To be clear, he graduated from VCU two weeks ago and is a practicing musician and this is his reality, that people can't be bothered to really listen to music, much less discuss it.

Being a millennial must suck in so many ways.

After five minutes of shared storm watching and lifestyle discussion, I bid him goodnight, intent on getting to bed so I'd be up early enough to catch the first hour of Broad Appetit. And, unlike Holmes who cracked me up earlier by deadpanning, "I like to have secure premises when I retire," I closed not a single window before sliding between the sheets

I was not only up, I met my date on the street, so eager was I to eat and escape quickly.

Even at 11:02, Broad Street was alive with people pushing strollers, walking dogs and making the loop in search of the best small plates. Unfortunately, this year's event had a far greater amount of fair-type vendors shoulder to shoulder with local restaurants, but really just taking up valuable space, in my opinion.

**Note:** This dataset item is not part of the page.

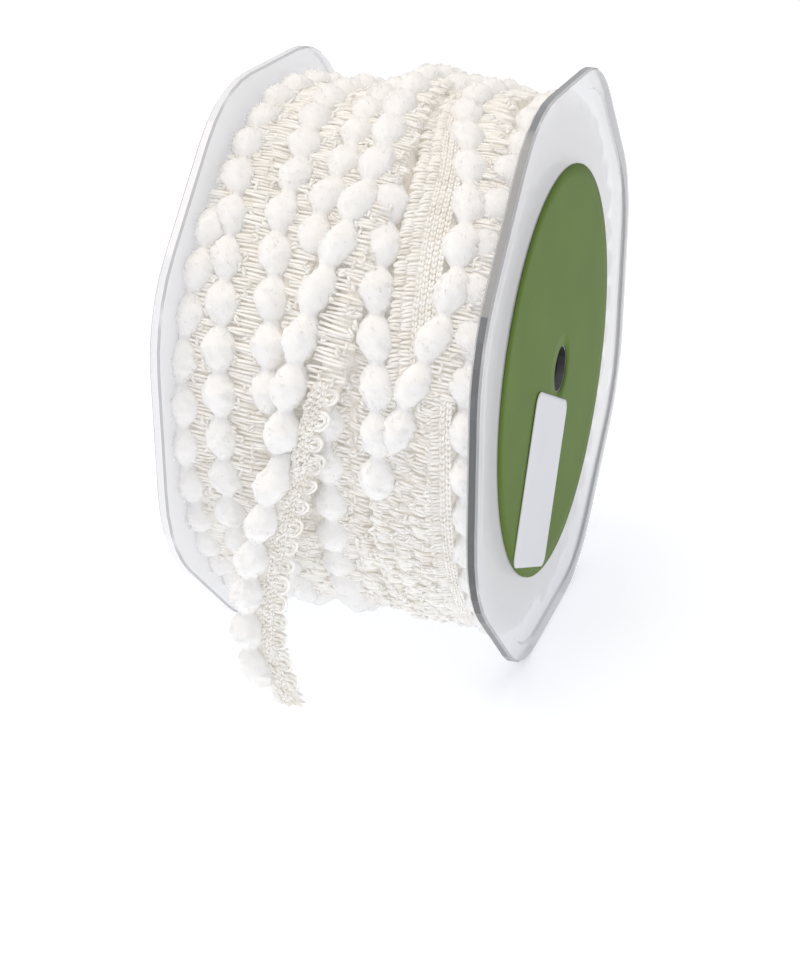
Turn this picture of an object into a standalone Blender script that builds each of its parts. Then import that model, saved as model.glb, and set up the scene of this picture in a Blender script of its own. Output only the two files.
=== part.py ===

In one hour, we ate the equivalent of brunch: Lucy's meatloaf over cornbread and bacon-wrapped chicken with ranch dressing, Amour's duck crepes, potato pancake with applesauce and chocolate crepes with fleur de sel, Maple and Pine's short rib shortcake with mushroom ragout and quinoa salad with avocado mousse over an heirloom tomato, Castanea's paella and Lehja's butter chicken over rice and my favorite, an edamame and avocado chaat.

Just as good as the food I ate was the weather, which maintained a mostly comfortable cloudy overhang the whole hour we strolled the circuit. Only once we headed away from the increasing crowds did the sun make a concerted effort to come out.

It's only 12:03 and the whole day and evening is still ahead of me. Yep, my life is truly swell.